Everyone who works in fashion has been at the receiving end of The Look. Usually it happens during a party or at a dinner that’s not industry-related and someone asks what you do. You reply, and that’s when they hit you with it. The slightly patronising stare that says, “Ah, you’re a bit frivolous”. Silly, even. Fluffy.
The one time you don’t expect to get The Look is during an interview with BBC News, but that’s what happened to Vogue’s Julia Hobbs when she was brought into the studio on Sunday to discuss London Fashion Week. At the end of her segment, during which she had happily discussed the creative, thoughtful collections that had been shown over the last five days, the presenter turned to the camera and said, “Now onto something that’s slightly less fluffy”.
Quickly, she tried to correct herself, adding, “Or fun I should say”, but the impression remained that London Fashion Week was not real news – and for anyone who works in what is a hugely profitable and influential industry, it stings.
“It’s sad and insulting because the fashion and beauty businesses are worth a combined £60 billion to the economy, employing hundreds of thousands of workers at all levels,” says renowned hairdresser Sam McKnight, who also posted a clip of the interview to Instagram and received supportive comments from major industry names including Caroline Rush and Jo Elvin. “It’s a huge soft power culturally and globally for the UK. The British Fashion Council and the British Beauty Council work so hard to elevate the perception of our industries, and to hear a newsreader call it fluffy is disappointing and disrespectful.”
Fashion sits at the intersection of art and business – it’s creative but it also makes a lot of money. And while painting, sculpture, music and theatre are all seen as worthy parts of our artistic culture, fashion, largely, is not.
You’d think, then, that it would be taken seriously as a business proposition – but that is also often not the case. “On the part of the BBC presenter it is lazy journalism,” says Tamara Cincik, founder of think tank Fashion Roundtable, who argues that fashion as a whole is portrayed as out of touch or irrelevant when it is anything but.
“It is more than just London Fashion Week which is just a tiny percentage of an industry,” she says, underlining that the multi-billion pound sector “includes delivery drivers for our online purchases, sustainable micro businesses, manufacturers who stepped up to help make PPE in Covid and retailers on our high street who are struggling with the NICs increase and competing with online offshore retailers.”

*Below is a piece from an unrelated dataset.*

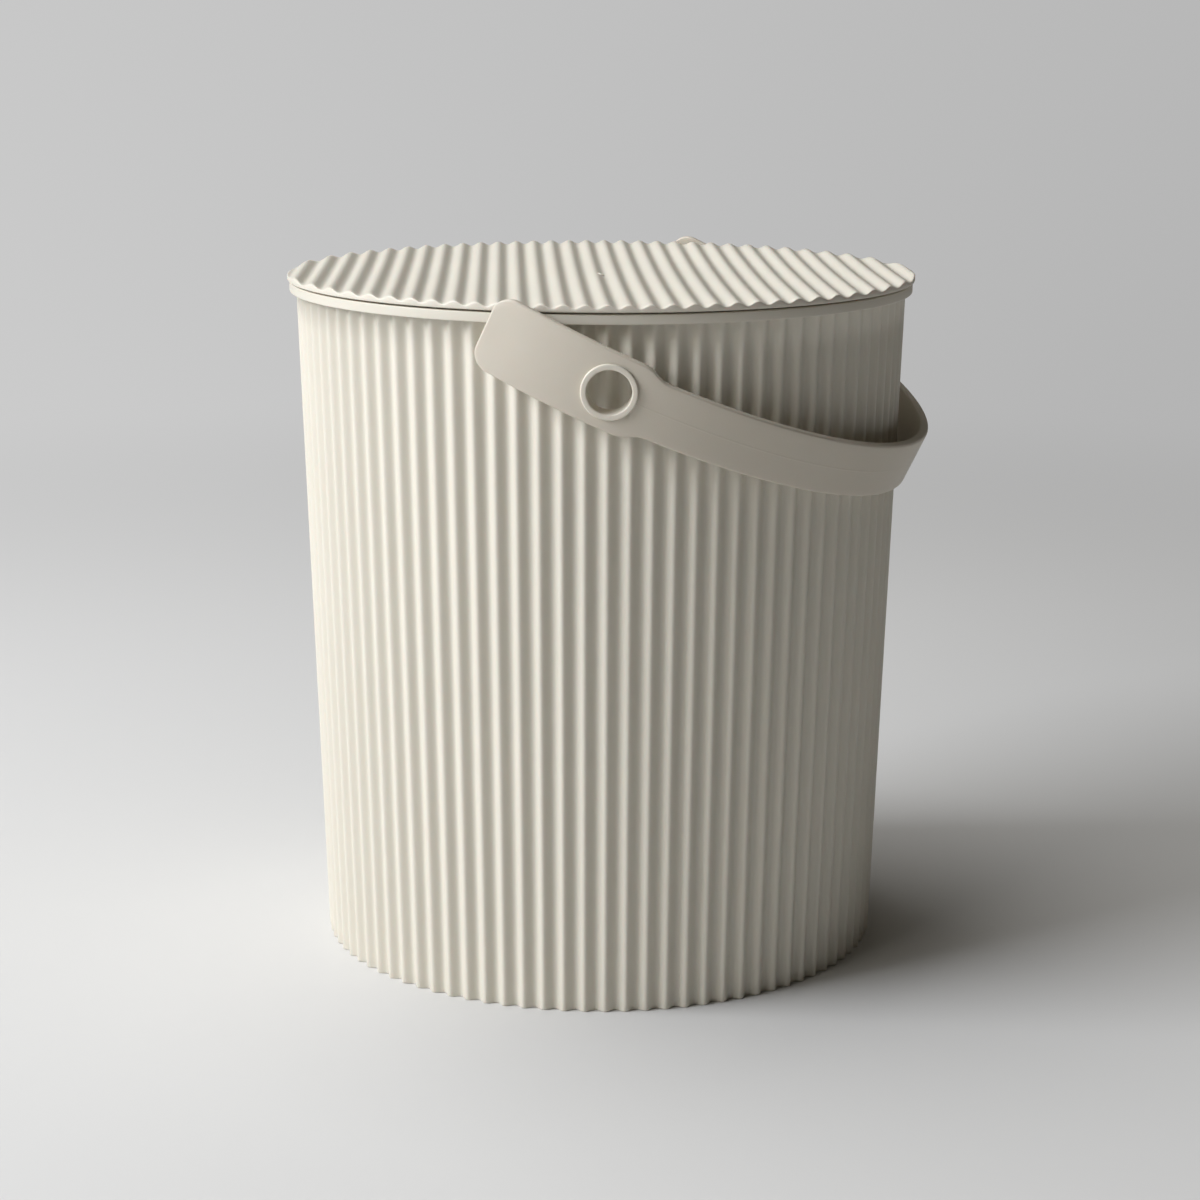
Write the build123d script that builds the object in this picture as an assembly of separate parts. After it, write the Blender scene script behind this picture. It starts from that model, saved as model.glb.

Part of the problem is that fashion is powered mostly by women and gay men. Football – a predominantly male interest – is rarely seen as a frivolous preoccupation, even though you could argue that kicking a ball up and down a field is less cerebral than, say, designing a collection with commercial appeal which nods to the wider culture. The people who work in football aren’t dismissed as silly, and we all know that a BBC News presenter is unlikely to end a segment on the World Cup with the word fluffy.
And while one slip on television is not going to change anyone’s life, moments like these point to a wider perception problem – one that can cause huge damage when it ends with the government failing to see fashion as an important industry that needs its support.
This became evident to me in 2021 when I wrote about the problems designers were experiencing in the wake of Brexit. Trade agreements meant that for something to be tariff-free it had to be wholly made in Britain; given we have, for example, no zip factories this was nigh on impossible and small fashion brands were paying the price. But the more I researched it, the more I realised that the national conversation was elsewhere. On fisheries (annual revenue: £1 billion) or cars (annual revenue £18 billion).
This is a cultural choice that Britain makes. “I am in Milan at the moment, where the government and press take fashion very seriously, and look at how successful it is,” says McKnight. “It may look like fun, but it takes an army.”
In France, too, fashion is viewed as an industry that must be given everything it needs to thrive. The result? LVMH is the most profitable listed company in Europe, and its chairman Bernard Arnault, who lives in Paris, the on-off richest man in the world.
“The reality is that there are huge issues in British fashion which need attention, so we can bring jobs and manufacturing back to the UK and stem the tide of fast-fashion over-saturation,” says Cincik. “If the BBC cannot see that, then we need journalists to be educated in our value – people who appreciate that if the sector makes more than aviation, pharmaceuticals and automobiles combined, that’s not fluff. That’s business.”